### TO BE DONE
Reproduce all of the data exactly.

==========

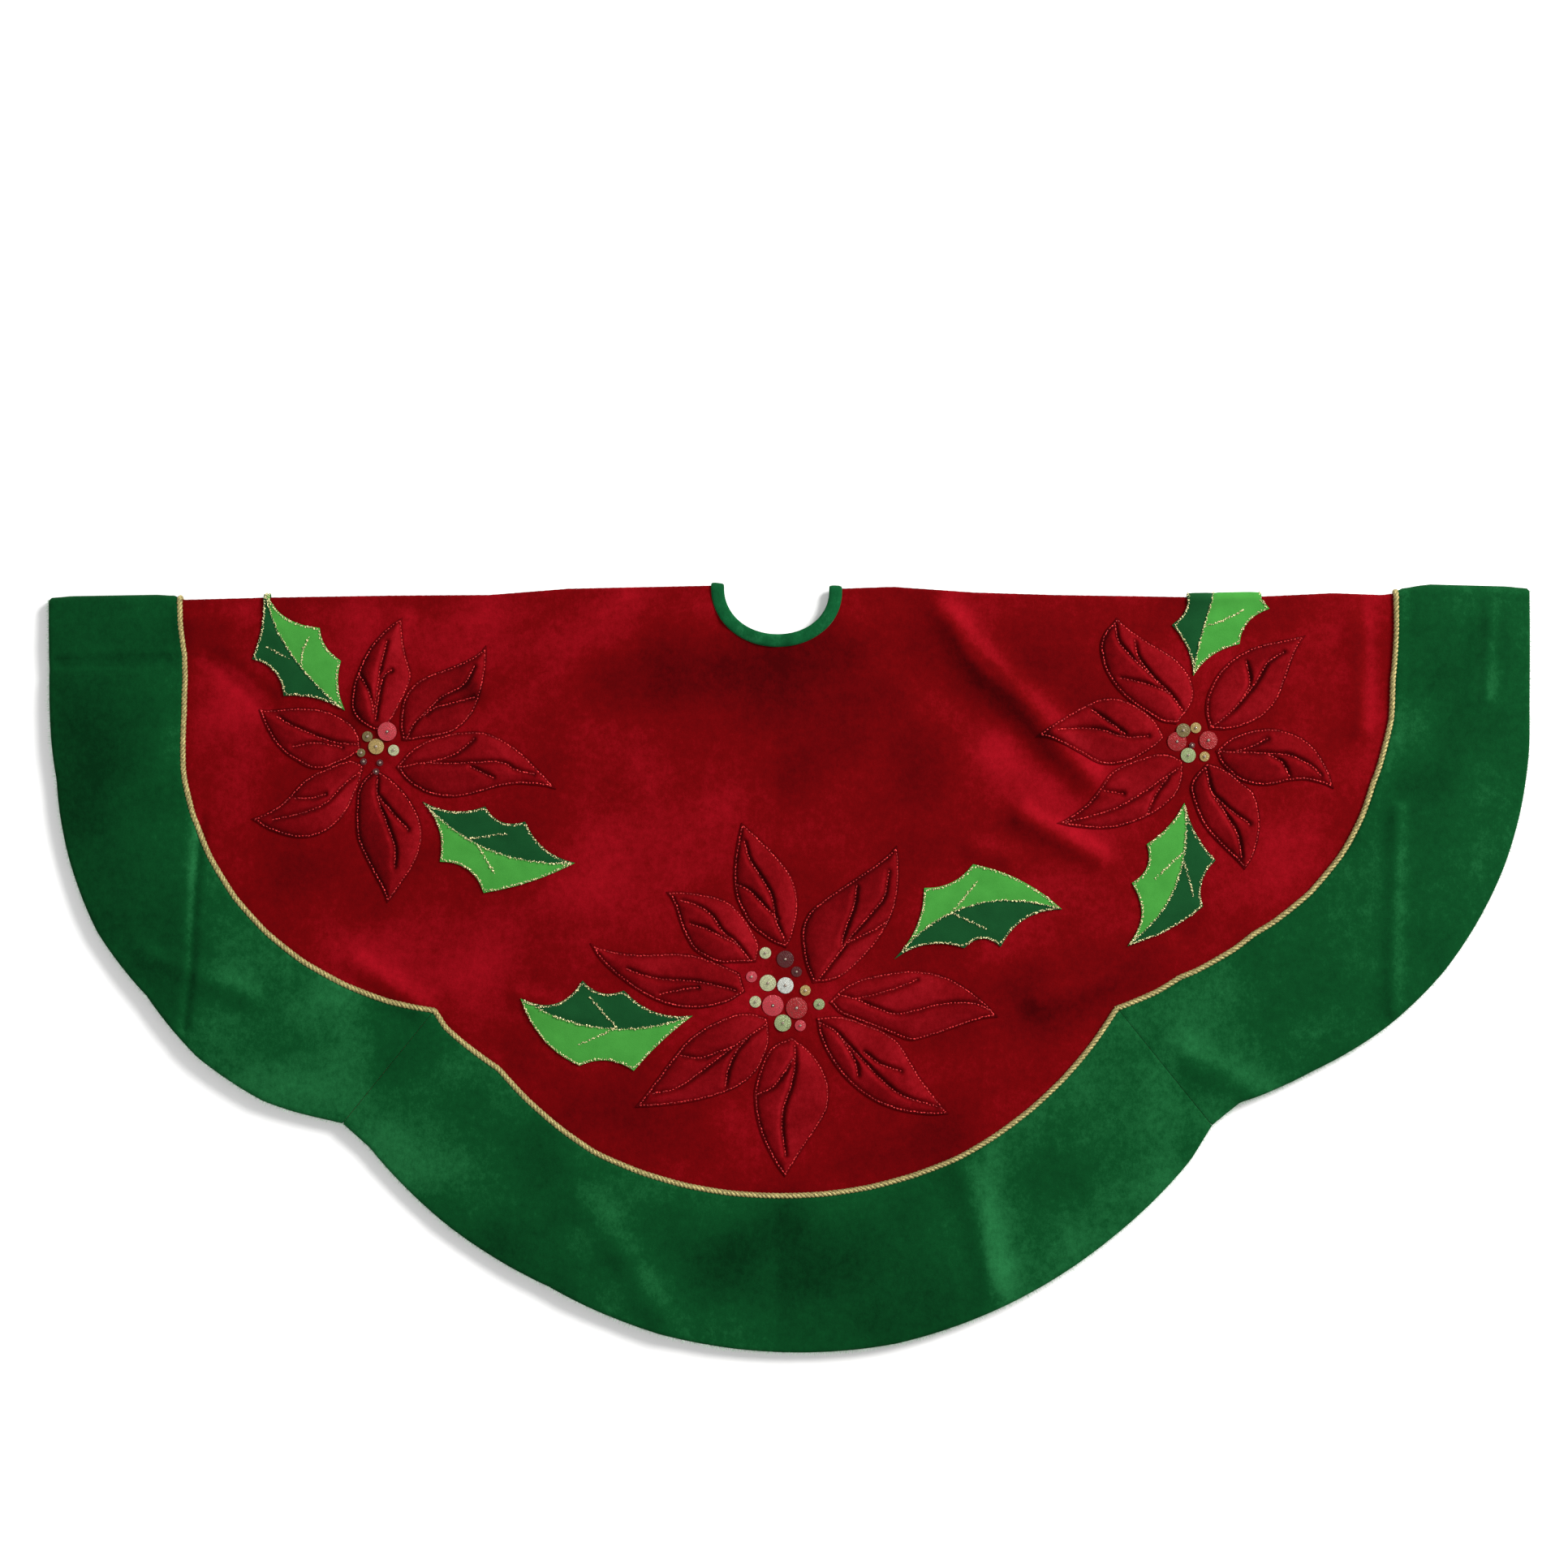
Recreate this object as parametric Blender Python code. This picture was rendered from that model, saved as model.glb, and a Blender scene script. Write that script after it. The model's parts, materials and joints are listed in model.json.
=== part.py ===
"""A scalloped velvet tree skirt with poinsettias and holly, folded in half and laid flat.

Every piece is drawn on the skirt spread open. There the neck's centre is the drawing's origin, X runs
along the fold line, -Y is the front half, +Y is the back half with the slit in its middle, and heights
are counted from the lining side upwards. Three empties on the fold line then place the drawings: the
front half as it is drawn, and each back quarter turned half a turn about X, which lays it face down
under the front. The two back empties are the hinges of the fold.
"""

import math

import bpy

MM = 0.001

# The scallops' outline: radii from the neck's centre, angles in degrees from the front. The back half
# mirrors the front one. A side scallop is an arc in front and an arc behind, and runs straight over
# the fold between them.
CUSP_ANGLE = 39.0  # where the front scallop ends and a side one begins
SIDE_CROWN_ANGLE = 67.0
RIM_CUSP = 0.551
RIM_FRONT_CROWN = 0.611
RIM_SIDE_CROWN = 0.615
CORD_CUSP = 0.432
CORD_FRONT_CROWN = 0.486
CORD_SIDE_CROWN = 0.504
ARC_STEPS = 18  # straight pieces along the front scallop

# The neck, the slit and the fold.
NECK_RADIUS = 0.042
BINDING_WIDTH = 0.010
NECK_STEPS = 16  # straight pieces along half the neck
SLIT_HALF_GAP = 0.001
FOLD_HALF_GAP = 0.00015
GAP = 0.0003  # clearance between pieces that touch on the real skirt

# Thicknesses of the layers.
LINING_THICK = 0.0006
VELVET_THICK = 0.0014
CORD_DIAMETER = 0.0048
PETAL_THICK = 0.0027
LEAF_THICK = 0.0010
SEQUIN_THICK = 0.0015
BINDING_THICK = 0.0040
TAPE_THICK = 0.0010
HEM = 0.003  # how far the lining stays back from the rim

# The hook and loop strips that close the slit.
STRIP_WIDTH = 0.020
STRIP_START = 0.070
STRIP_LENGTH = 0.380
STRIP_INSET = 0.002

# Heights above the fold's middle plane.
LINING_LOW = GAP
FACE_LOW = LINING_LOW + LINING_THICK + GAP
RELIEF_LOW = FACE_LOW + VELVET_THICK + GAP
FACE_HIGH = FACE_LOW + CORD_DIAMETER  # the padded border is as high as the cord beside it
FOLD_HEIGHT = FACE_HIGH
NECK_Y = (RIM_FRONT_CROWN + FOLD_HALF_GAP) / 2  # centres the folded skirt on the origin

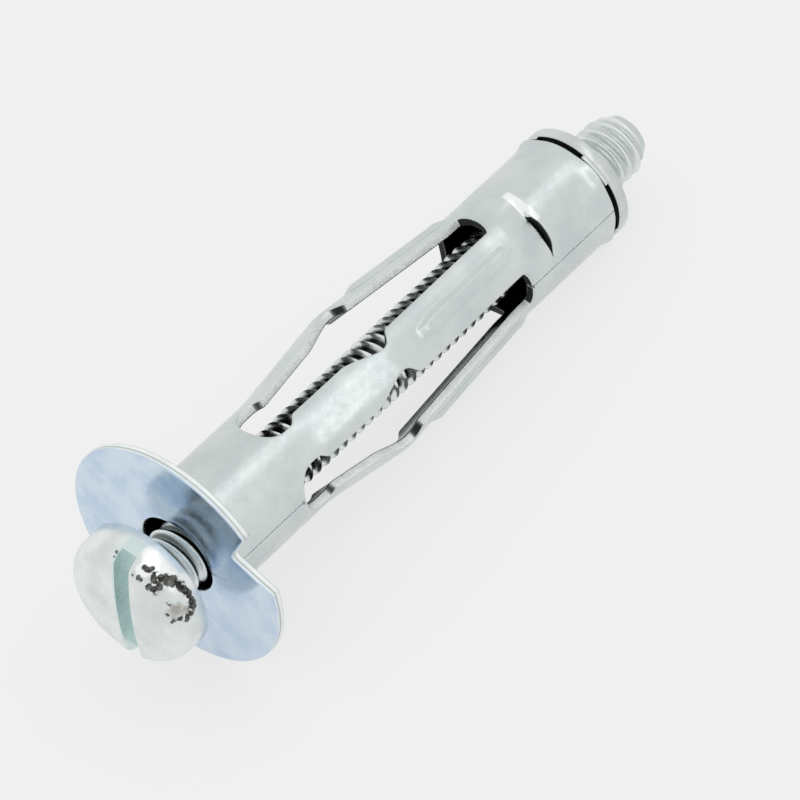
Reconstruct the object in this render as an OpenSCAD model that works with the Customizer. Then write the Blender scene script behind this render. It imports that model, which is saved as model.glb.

==========

### SOLUTION FOR THIS PROBLEM
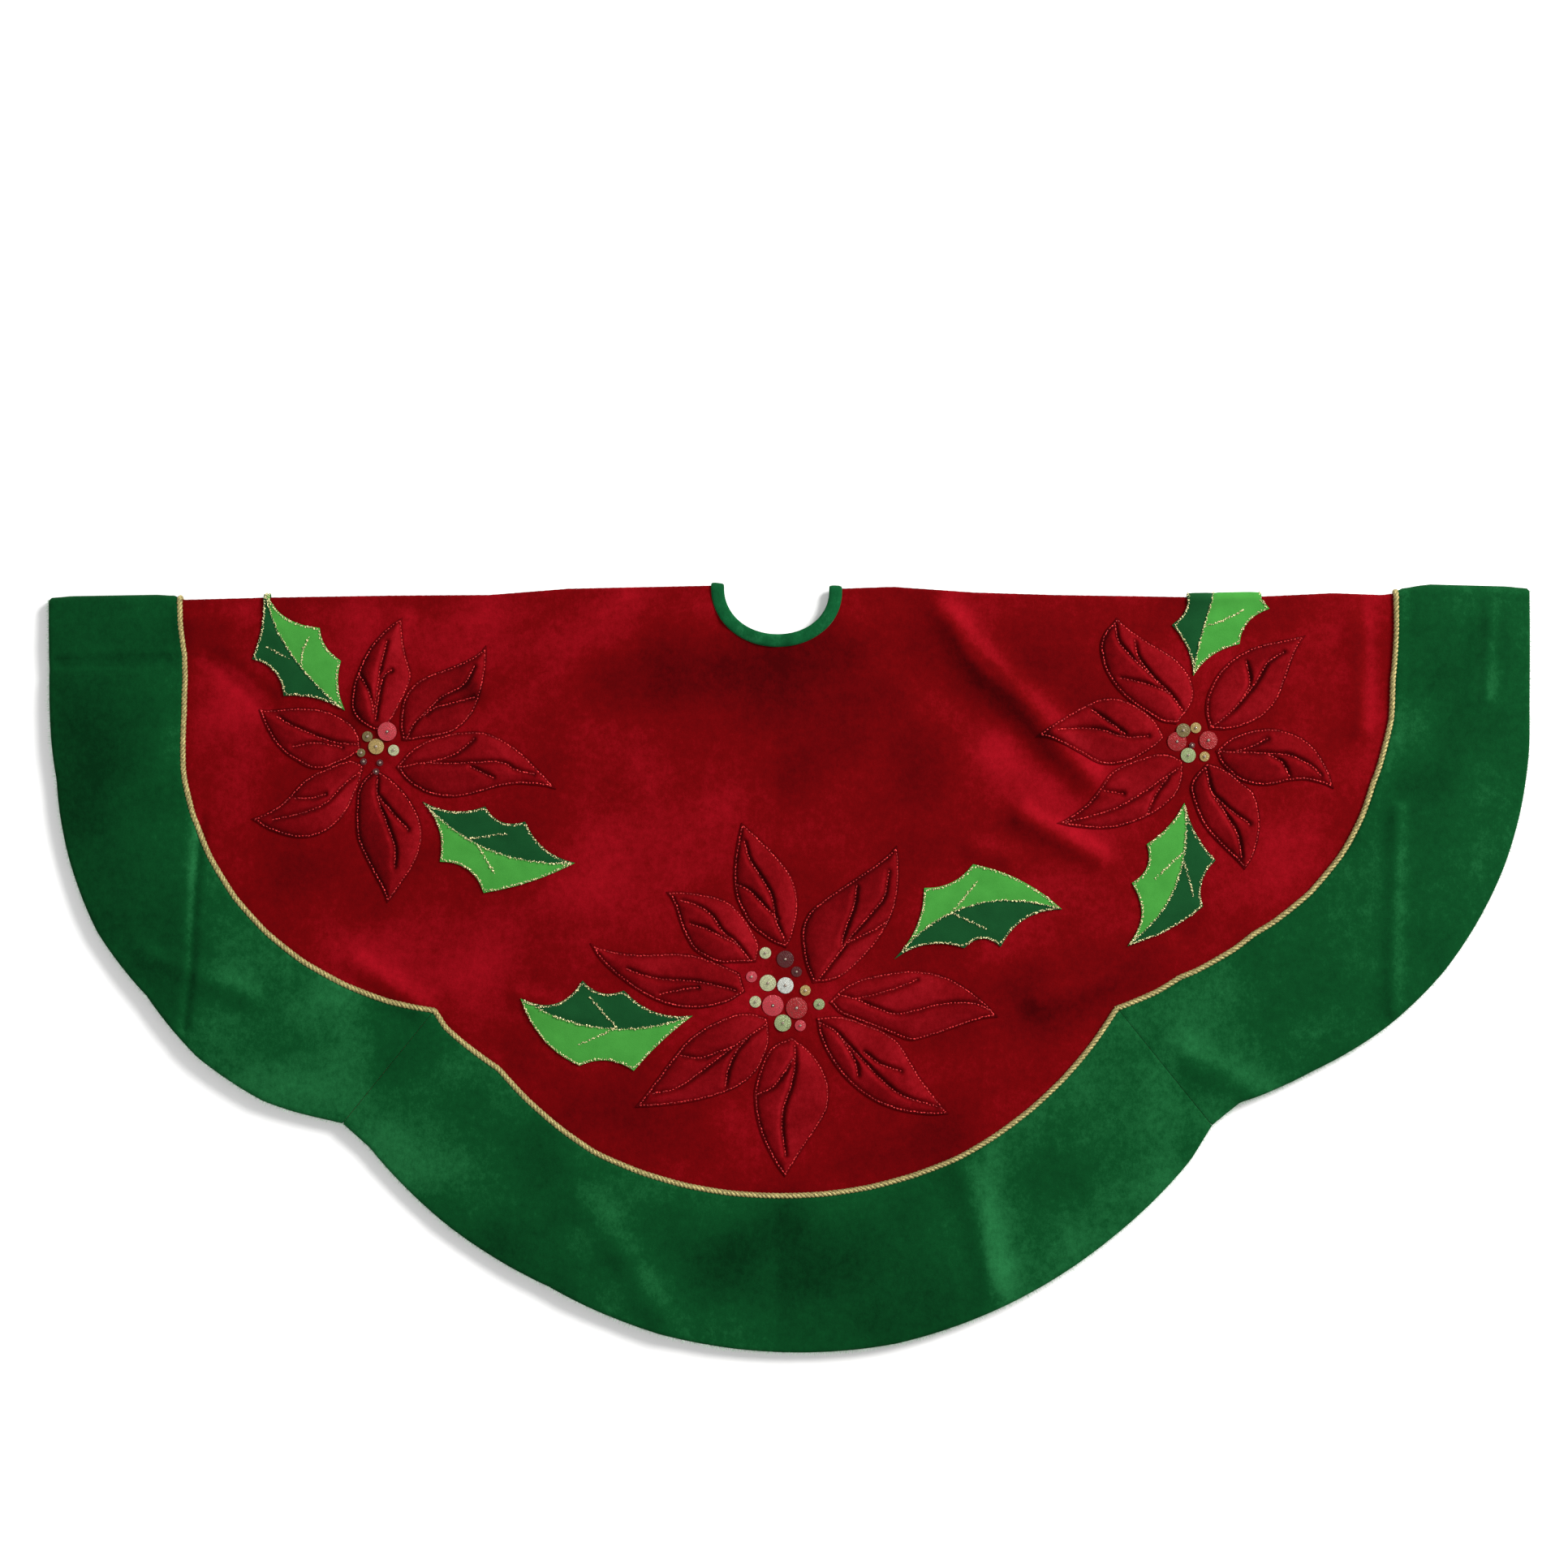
Recreate this object as parametric Blender Python code. This picture was rendered from that model, saved as model.glb, and a Blender scene script. Write that script after it. The model's parts, materials and joints are listed in model.json.
=== part.py ===
"""A scalloped velvet tree skirt with poinsettias and holly, folded in half and laid flat.

Every piece is drawn on the skirt spread open. There the neck's centre is the drawing's origin, X runs
along the fold line, -Y is the front half, +Y is the back half with the slit in its middle, and heights
are counted from the lining side upwards. Three empties on the fold line then place the drawings: the
front half as it is drawn, and each back quarter turned half a turn about X, which lays it face down
under the front. The two back empties are the hinges of the fold.
"""

import math

import bpy

MM = 0.001

# The scallops' outline: radii from the neck's centre, angles in degrees from the front. The back half
# mirrors the front one. A side scallop is an arc in front and an arc behind, and runs straight over
# the fold between them.
CUSP_ANGLE = 39.0  # where the front scallop ends and a side one begins
SIDE_CROWN_ANGLE = 67.0
RIM_CUSP = 0.551
RIM_FRONT_CROWN = 0.611
RIM_SIDE_CROWN = 0.615
CORD_CUSP = 0.432
CORD_FRONT_CROWN = 0.486
CORD_SIDE_CROWN = 0.504
ARC_STEPS = 18  # straight pieces along the front scallop

# The neck, the slit and the fold.
NECK_RADIUS = 0.042
BINDING_WIDTH = 0.010
NECK_STEPS = 16  # straight pieces along half the neck
SLIT_HALF_GAP = 0.001
FOLD_HALF_GAP = 0.00015
GAP = 0.0003  # clearance between pieces that touch on the real skirt

# Thicknesses of the layers.
LINING_THICK = 0.0006
VELVET_THICK = 0.0014
CORD_DIAMETER = 0.0048
PETAL_THICK = 0.0027
LEAF_THICK = 0.0010
SEQUIN_THICK = 0.0015
BINDING_THICK = 0.0040
TAPE_THICK = 0.0010
HEM = 0.003  # how far the lining stays back from the rim

# The hook and loop strips that close the slit.
STRIP_WIDTH = 0.020
STRIP_START = 0.070
STRIP_LENGTH = 0.380
STRIP_INSET = 0.002

# Heights above the fold's middle plane.
LINING_LOW = GAP
FACE_LOW = LINING_LOW + LINING_THICK + GAP
RELIEF_LOW = FACE_LOW + VELVET_THICK + GAP
FACE_HIGH = FACE_LOW + CORD_DIAMETER  # the padded border is as high as the cord beside it
FOLD_HEIGHT = FACE_HIGH
NECK_Y = (RIM_FRONT_CROWN + FOLD_HALF_GAP) / 2  # centres the folded skirt on the origin

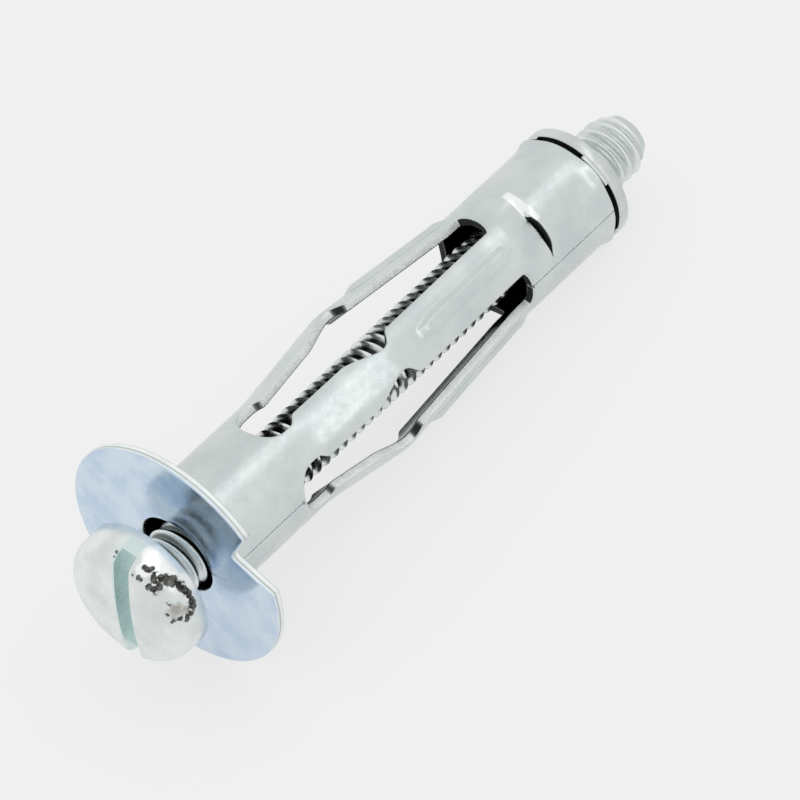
Reconstruct the object in this render as an OpenSCAD model that works with the Customizer. Then write the Blender scene script behind this render. It imports that model, which is saved as model.glb.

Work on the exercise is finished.